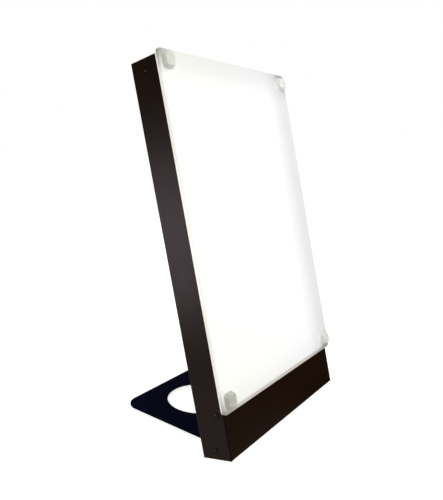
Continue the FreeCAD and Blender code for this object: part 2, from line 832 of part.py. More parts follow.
def hinge_bracket():
    """The right bracket: a flange on the back, bent out into an ear that carries the pivot."""
    flange = bent_flap(bracket_length, pivot_behind_back + ear_half_width, bracket_thickness, bracket_bend,
                       bend_relief)
    flange = placed(flange, Vector(bracket_outer, 0, 0), X, Y)
    flange.translate(Z * bracket_length)
    plate = block(bracket_inner - bracket_flange, bracket_outer - bracket_bend - bend_relief,
                  0, bracket_thickness, 0, bracket_length)
    x0 = bracket_outer - hinge_cut / 2.0
    axis = Vector(x0, pivot_behind_back, pivot_above_edge)
    ear = cylinder(ear_half_width, hinge_cut, axis, X)
    root = block(x0, x0 + hinge_cut, -1, pivot_behind_back, pivot_above_edge - ear_half_width, bracket_length)
    slope_start = bracket_thickness + bend_radius
    slope_end = pivot_behind_back + ear_half_width + 1
    slope = Part.makePolygon([
        Vector(x0, slope_start, bracket_length + 1),
        Vector(x0, slope_end, bracket_length + 1),
        Vector(x0, slope_end, pivot_above_edge),
        Vector(x0, pivot_behind_back, pivot_above_edge + ear_half_width),
        Vector(x0, slope_start, bracket_length + 1),
    ])
    bracket = flange.fuse(plate).common(ear.fuse(root).fuse(plate))
    bracket = bracket.cut(Part.Face(slope).extrude(X * hinge_cut))
    bracket = bracket.cut(cylinder(stud_radius + running_gap, hinge_cut, axis, X))
    for seat in bracket_screw_seats():
        bracket = bracket.cut(screw_hole(seat, Y))
    return bracket.removeSplitter()


def bracket_screws():
    screws = []
    for seat in bracket_screw_seats():
        right = sheet_screw(seat, Y)
        screws += [right, mirrored(right)]
    return Part.makeCompound(screws)


def pivot_nut():
    """The hexagon nut on the inside of the right bracket that the knob's stud screws into."""
    corners = []
    for index in range(7):
        angle = math.radians(60 * index)
        corners.append(Vector(bracket_inner - nut_length, pivot_behind_back + nut_radius * math.cos(angle),
                              pivot_above_edge + nut_radius * math.sin(angle)))
    nut = Part.Face(Part.makePolygon(corners)).extrude(X * nut_length)
    centre = Vector(bracket_inner - nut_length - 1, pivot_behind_back, pivot_above_edge)
    return nut.cut(cylinder(stud_radius + running_gap, nut_length + 2, centre, X))


def friction_washer():
    """The plastic disc between the right ear and the right bracket."""
    centre = Vector(bracket_outer, pivot_behind_back, pivot_above_edge)
    disc = cylinder(washer_radius, washer_thickness, centre, X)
    return disc.cut(cylinder(stud_radius + running_gap, washer_thickness, centre, X))


def tilt_knob():
    """The right hand knob: a lobed grip, a hub that bears on the ear, and a steel stud in one piece."""
    start = foot_outer + face_gap
    axis = Vector(0, pivot_behind_back, pivot_above_edge)
    hub = cylinder(knob_hub_radius, knob_hub_length, axis + X * start, X)
    grip_start = start + knob_hub_length
    grip = cylinder(knob_radius, knob_length, axis + X * grip_start, X)
    end = grip_start + knob_length
    rims = [edge for edge in grip.Edges if edge.Closed and abs(edge.CenterOfMass.x - end) < 0.01]
    grip = grip.makeFillet(knob_rim_radius, rims)
    for index in range(knob_lobes):
        angle = 2 * math.pi * (index + 0.5) / knob_lobes
        reach = knob_radius + knob_lobe_offset
        centre = axis + Vector(grip_start - 1, reach * math.cos(angle), reach * math.sin(angle))
        grip = grip.cut(cylinder(knob_lobe_radius, knob_length + 2, centre, X))
    return grip.fuse(hub)


def knob_stud():
    """The threaded stud moulded into the right knob."""
    start = bracket_inner - nut_length - 2.0
    axis = Vector(start, pivot_behind_back, pivot_above_edge)
    return cylinder(stud_radius, foot_outer + face_gap - start, axis, X)


def foot_plate():
    """A steel plate with a large round hole and two ears bent up at its front."""
    back_y = edge_y + foot_reach
    start_y = pivot_y - foot_front_margin
    half = foot_outer
    plate = block(-half, half, start_y, back_y, pad_height, foot_top)
    plate = round_edges(plate, foot_corner_radius, Z, lambda point: point.y > 0)
    plate = round_edges(plate, foot_front_corner_radius, Z, lambda point: point.y < start_y + 1)
    hole_centre = Vector(0, edge_y + foot_hole_behind, pad_height - 1)
    plate = plate.cut(cylinder(foot_hole_radius, foot_thickness + 2, hole_centre, Z))
    ear_y0 = pivot_y - ear_half_width
    ear_y1 = pivot_y + ear_back_run
    ear_top = pivot_z + ear_half_width
    flap = bent_flap(ear_y1 - ear_y0, ear_top - pad_height, foot_thickness, foot_bend_radius, foot_relief)
    flap = placed(flap, Vector(half, ear_y0, pad_height), X, Z)
    x0 = half - hinge_cut / 2.0
    slope_y = pivot_y + ear_half_width
    profile = Part.makePolygon([
        Vector(x0, ear_y1 + 1, pad_height + foot_bend_radius),
        Vector(x0, slope_y, pivot_z),
        Vector(x0, slope_y, ear_top + 1),
        Vector(x0, ear_y1 + 1, ear_top + 1),
        Vector(x0, ear_y1 + 1, pad_height + foot_bend_radius),
    ])
    flap = flap.cut(Part.Face(profile).extrude(X * hinge_cut))
    axis = Vector(x0, pivot_y, pivot_z)
    crown = block(x0, half + 1, ear_y0 - 1, ear_y1 + 1, pivot_z, ear_top + 1)
    crown = crown.cut(cylinder(ear_half_width, hinge_cut, axis, X))
    flap = flap.cut(crown).cut(cylinder(stud_radius + running_gap, hinge_cut, axis, X))
    notch = block(half - foot_bend_radius - foot_relief, half + 1, start_y - 1, ear_y1 + foot_relief,
                  pad_height - 1, foot_top + 1)
    plate = plate.cut(notch).cut(mirrored(notch))
    return plate.fuse(flap).fuse(mirrored(flap)).removeSplitter()


def foot_pads():
    """Four round rubber pads under the plate."""
    pads = []
    x = foot_outer - pad_inset
    for side in (-1, 1):
        for y in (pivot_y, edge_y + foot_reach - pad_inset):
            pads.append(cylinder(pad_radius, pad_height, Vector(side * x, y, 0), Z))
    return Part.makeCompound(pads)


on_housing("rear_tray", rear_tray())
on_housing("lower_cover", lower_cover())
on_housing("top_cap", top_cap())
on_housing("side_screws", side_screws())
on_housing("uv_filter", front_panel(panel_back_y, filter_thickness, 0))
on_housing("diffuser_panel", front_panel(panel_mid_y, diffuser_thickness, panel_bevel))
on_housing("panel_screws", panel_screws())
for label, (bumper_x, bumper_z) in zip(("low_left", "high_left", "low_right", "high_right"), bumper_centres()):
    on_housing("bumper_" + label, corner_bumper(bumper_x, bumper_z))
on_housing("reflector", reflector())
on_housing("holder_shelf", holder_shelf())
for index, lamp_x in enumerate(lamp_places()):
    number = str(index + 1)
    on_housing("twin_tube_" + number, twin_tube(lamp_x))
    on_housing("tube_base_" + number, lamp_base(lamp_x))
    on_housing("lamp_holder_" + number, lamp_holder(lamp_x))
    on_housing("lamp_clip_" + number, lamp_clip(lamp_x))
on_housing("ballast_case", ballast_case())
on_housing("ballast_terminals", ballast_terminals())
on_housing("back_screws", back_screws())
on_housing("switch_bezel", switch_bezel())
on_housing("switch_rocker", switch_rocker())
on_housing("inlet_socket", inlet_body())
on_housing("inlet_pins", inlet_pins())
on_housing("bracket_screws", bracket_screws())
for label, side in (("right", lambda shape: shape), ("left", mirrored)):
    on_housing("hinge_bracket_" + label, side(hinge_bracket()))
    on_housing("pivot_nut_" + label, side(pivot_nut()))
    on_housing("friction_washer_" + label, side(friction_washer()))
    on_housing("tilt_knob_" + label, side(tilt_knob()))
    on_housing("knob_stud_" + label, side(knob_stud()))
parts["foot_plate"] = foot_plate()
parts["foot_pads"] = foot_pads()

os.makedirs("parts", exist_ok=True)
for name, shape in parts.items():
    shape.exportStep("parts/" + name + ".step")
    box = shape.BoundBox
    print(name, len(shape.Solids), "solids", shape.isValid(), round(shape.Volume / 1000.0, 2), "cm3",
          [round(value, 1) for value in (box.XMin, box.XMax, box.YMin, box.YMax, box.ZMin, box.ZMax)])
print("pivot", round(pivot_y, 3), round(pivot_z, 3), "edge", round(edge_y, 3), round(edge_z, 3))
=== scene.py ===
import json
import math

import bmesh
import bpy
from bpy.props import FloatProperty, FloatVectorProperty, IntProperty, PointerProperty
from mathutils import Matrix, Vector
from mathutils.bvhtree import BVHTree


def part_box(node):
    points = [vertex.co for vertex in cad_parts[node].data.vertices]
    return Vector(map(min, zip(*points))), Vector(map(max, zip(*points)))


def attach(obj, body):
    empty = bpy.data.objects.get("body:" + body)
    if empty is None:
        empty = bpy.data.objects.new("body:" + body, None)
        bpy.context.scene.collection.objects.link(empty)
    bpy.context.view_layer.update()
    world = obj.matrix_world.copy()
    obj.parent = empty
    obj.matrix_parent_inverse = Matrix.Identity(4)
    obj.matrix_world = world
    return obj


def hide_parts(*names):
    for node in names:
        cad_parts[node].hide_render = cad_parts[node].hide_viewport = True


bl_info = {
    "name": "Light Therapy Lamp",
    "version": (1, 0, 0),
    "blender": (4, 5, 0),
    "location": "3D View > Sidebar > Lamp",
    "description": "Finishes and fine pieces for a light therapy lamp that stands on its CAD frame",
    "category": "Object",
}

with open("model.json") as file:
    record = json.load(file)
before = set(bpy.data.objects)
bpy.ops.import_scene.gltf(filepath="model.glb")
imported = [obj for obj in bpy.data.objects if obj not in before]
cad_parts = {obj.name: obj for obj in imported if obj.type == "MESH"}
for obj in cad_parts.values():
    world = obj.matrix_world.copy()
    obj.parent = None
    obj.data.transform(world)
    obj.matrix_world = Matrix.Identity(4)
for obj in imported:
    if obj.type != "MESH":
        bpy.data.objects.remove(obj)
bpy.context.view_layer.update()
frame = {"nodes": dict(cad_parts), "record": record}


# Where the leaning housing stands

def mesh_of(node):
    """The mesh of a CAD node."""
    return frame["nodes"][node].data


def housing_matrix():
    """The housing's own axes: x across, y to the back from the back plane, z up it from its bottom."""
    front = max(mesh_of("diffuser_panel").polygons, key=lambda face: -face.normal.y * face.area)
    lean = math.atan2(front.normal.z, -front.normal.y)
    back = Vector((0.0, math.cos(lean), -math.sin(lean)))
    up = Vector((0.0, math.sin(lean), math.cos(lean)))
    back_plane = max(back.dot(vertex.co) for vertex in mesh_of("rear_tray").vertices)
    bottom = min(up.dot(vertex.co) for vertex in mesh_of("lower_cover").vertices)
    turned = Matrix((Vector((1.0, 0.0, 0.0)), back, up)).transposed().to_4x4()
    return Matrix.Translation(back * back_plane + up * bottom) @ turned


HOUSING = housing_matrix()
TO_HOUSING = HOUSING.inverted()
OUT_OF_BACK = HOUSING.to_3x3() @ Vector((0.0, 1.0, 0.0))
RIGHTWARD = Vector((1.0, 0.0, 0.0))


def box_on_housing(points):
    """The lowest and highest corner round some points, in the housing's own axes."""
    places = [TO_HOUSING @ point.co for point in points]
    low = Vector([min(place[axis] for place in places) for axis in range(3)])
    high = Vector([max(place[axis] for place in places) for axis in range(3)])
    return low, high


def node_box(node):
    """The box of a whole CAD node, in the housing's own axes."""
    return box_on_housing(mesh_of(node).vertices)


def solids_of(node):
    """The box of each separate solid of a CAD node, in the housing's own axes."""
    copy = bmesh.new()
    copy.from_mesh(mesh_of(node))
    bmesh.ops.remove_doubles(copy, verts=copy.verts, dist=1e-6)
    waiting = set(copy.verts)
    boxes = []
    while waiting:
        group = [waiting.pop()]
        for vert in group:
            for edge in vert.link_edges:
                other = edge.other_vert(vert)
                if other in waiting:
                    waiting.remove(other)
                    group.append(other)
        boxes.append(box_on_housing(group))
    copy.free()
    return sorted(boxes, key=lambda pair: [round(value, 5) for value in pair[0]])


# Sizes and colours that a user may change

def number(name, description, default, **more):
    """A setting that is a number."""
    return FloatProperty(name=name, description=description, default=default, **more)


def metres(name, description, default, **more):
    """A setting that is a length."""
    return number(name, description, default, unit="LENGTH", **more)


def colour(name, description, default):
    """A setting that is a colour."""
    return FloatVectorProperty(name=name, description=description, default=default, subtype="COLOR",
                               size=3, min=0.0, max=1.0)


class PaintSettings(bpy.types.PropertyGroup):
    """Colours and texture of the painted steel."""

    housing: colour("Housing", "Colour of the housing's powder coat", (0.0143, 0.0058, 0.0015))
    foot: colour("Foot", "Colour of the foot plate's powder coat", (0.0011, 0.0019, 0.0116))
    grain: metres("Grain", "Size of one bump of the powder coat", 0.0009, min=0.0001)
    depth: metres("Depth", "Height of the powder coat's bumps", 0.00006, min=0.0)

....

| What is being asked |
From the first line above through the line that contains "return bracket.removeSplitter()", quote each line exactly. Output nothing more.

| Final answer |
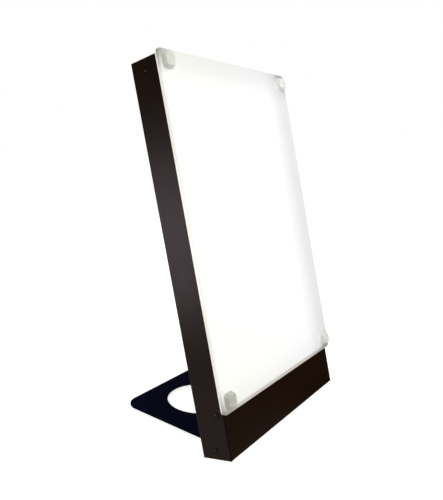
Continue the FreeCAD and Blender code for this object: part 2, from line 832 of part.py. More parts follow.
def hinge_bracket():
    """The right bracket: a flange on the back, bent out into an ear that carries the pivot."""
    flange = bent_flap(bracket_length, pivot_behind_back + ear_half_width, bracket_thickness, bracket_bend,
                       bend_relief)
    flange = placed(flange, Vector(bracket_outer, 0, 0), X, Y)
    flange.translate(Z * bracket_length)
    plate = block(bracket_inner - bracket_flange, bracket_outer - bracket_bend - bend_relief,
                  0, bracket_thickness, 0, bracket_length)
    x0 = bracket_outer - hinge_cut / 2.0
    axis = Vector(x0, pivot_behind_back, pivot_above_edge)
    ear = cylinder(ear_half_width, hinge_cut, axis, X)
    root = block(x0, x0 + hinge_cut, -1, pivot_behind_back, pivot_above_edge - ear_half_width, bracket_length)
    slope_start = bracket_thickness + bend_radius
    slope_end = pivot_behind_back + ear_half_width + 1
    slope = Part.makePolygon([
        Vector(x0, slope_start, bracket_length + 1),
        Vector(x0, slope_end, bracket_length + 1),
        Vector(x0, slope_end, pivot_above_edge),
        Vector(x0, pivot_behind_back, pivot_above_edge + ear_half_width),
        Vector(x0, slope_start, bracket_length + 1),
    ])
    bracket = flange.fuse(plate).common(ear.fuse(root).fuse(plate))
    bracket = bracket.cut(Part.Face(slope).extrude(X * hinge_cut))
    bracket = bracket.cut(cylinder(stud_radius + running_gap, hinge_cut, axis, X))
    for seat in bracket_screw_seats():
        bracket = bracket.cut(screw_hole(seat, Y))
    return bracket.removeSplitter()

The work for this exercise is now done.